//ARTE// Há vagas para músicos. Na Banda Lira

Maestro Roberto Silotto Perondini: "Os turistas adoram a banda"


Carlos Motta

As fontes de água mineral, que deram a Serra Negra o título de "Cidade Saúde", a natureza rica em áreas verdes e paisagens bucólicas e encantadoras, além do comércio especializado em roupas para todas as estações do ano, são, sem dúvida, os maiores atrativos da cidade para os visitantes. Mas todos aqueles que tiverem a sorte de, num domingo de manhã, ao passar pela Praça João Zelante, escutar a música que vem do coreto - marchas, dobrados, valsas, sambas... -, certamente vão incluir a Banda Lira Serra Negra entre as preciosidades locais.


O grupo existe desde 1898. Surgiu com o nome de Corpo Musicale Italiano Umberto I, que perdurou até 1942. A entrada do Brasil na Segunda Guerra Mundial encerrou as suas atividades, como ocorreu com as outras entidades ligadas aos países do Eixo - Alemanha, Itália e Japão -, formalmente inimigos do Brasil. A orquestra, porém, renasceu com a denominação que tem até hoje, continuando uma história que se mescla com a da própria cidade.

Bandas como a Lira de Serra Negra continuam atuando por todo o país. Não se sabe ao certo quantas são, mas o número de conjuntos desse tipo cadastrados no Projeto Bandas de Música da Funarte (Fundação Nacional de Artes) dá bem a dimensão aproximada de sua importância cultural. São 3.039 orquestras ali registradas e assim distribuídas regionalmente: Norte, 188 (113 no Pará); Nordeste, 930 (219 no Ceará); Centro-Oeste, 228 (86 em Goiás); Sudeste,1.293 (799 em Minas Gerais); e Sul, 400 (166 no Rio Grande do Sul).


A Lira não é a única banda de música da região, mas certamente é a mais atuante. Para tanto, conta com o apoio da prefeitura há cerca de 20 anos: o Poder Público cede a ela o local para ensaios e a mantém sob contrato para 24 apresentações por ano. Em tempos de crise econômica pode até haver quem ache que a verba dispendida para arte e cultura é supérflua, mas no caso de Serra Negra esse suporte deve ser considerado não um gasto, mas um investimento necessário para manter o turismo local sempre atrativo e gerador de divisas para o município.

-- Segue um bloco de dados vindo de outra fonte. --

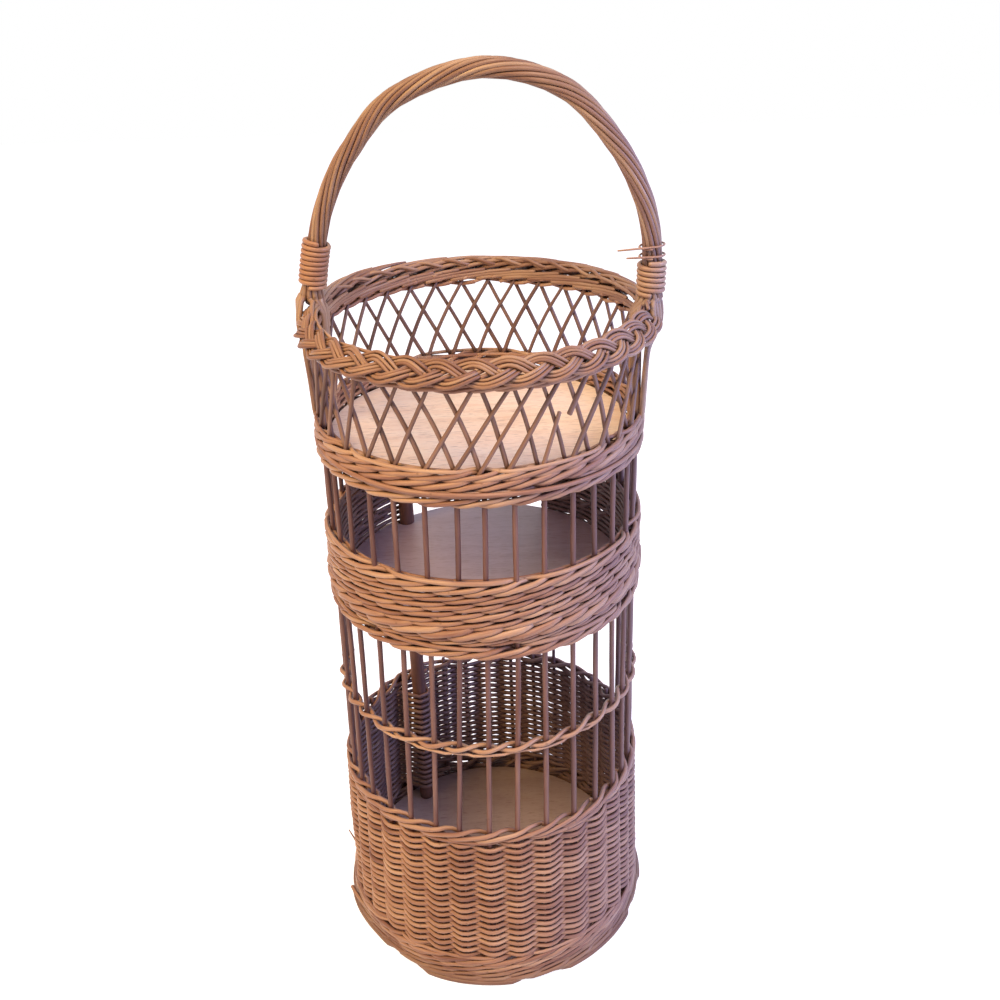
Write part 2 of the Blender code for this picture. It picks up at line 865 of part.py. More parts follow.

"Os visitantes gostam mesmo da nossa banda", diz o seu regente, Roberto Silotto Perondini, há cerca de 60 anos integrante da corporação. "Serra Negra recebe muitos turistas de São Paulo e outras cidades grandes, que nunca ouviram uma banda de música tradicional, como a nossa, e para eles essa novidade é muito agradável."


O maestro destaca uma das características que fazem a Lira ser tão apreciada pelo público: o seu repertório. Constam dele 350 músicas, das quais, anualmente, são tocadas cerca de 150. Com a particularidade de que, em cada concerto, sempre com 13 músicas, três são dobrados, o subgênero das marchas militares que marcou, historicamente, esse tipo de formação musical no país.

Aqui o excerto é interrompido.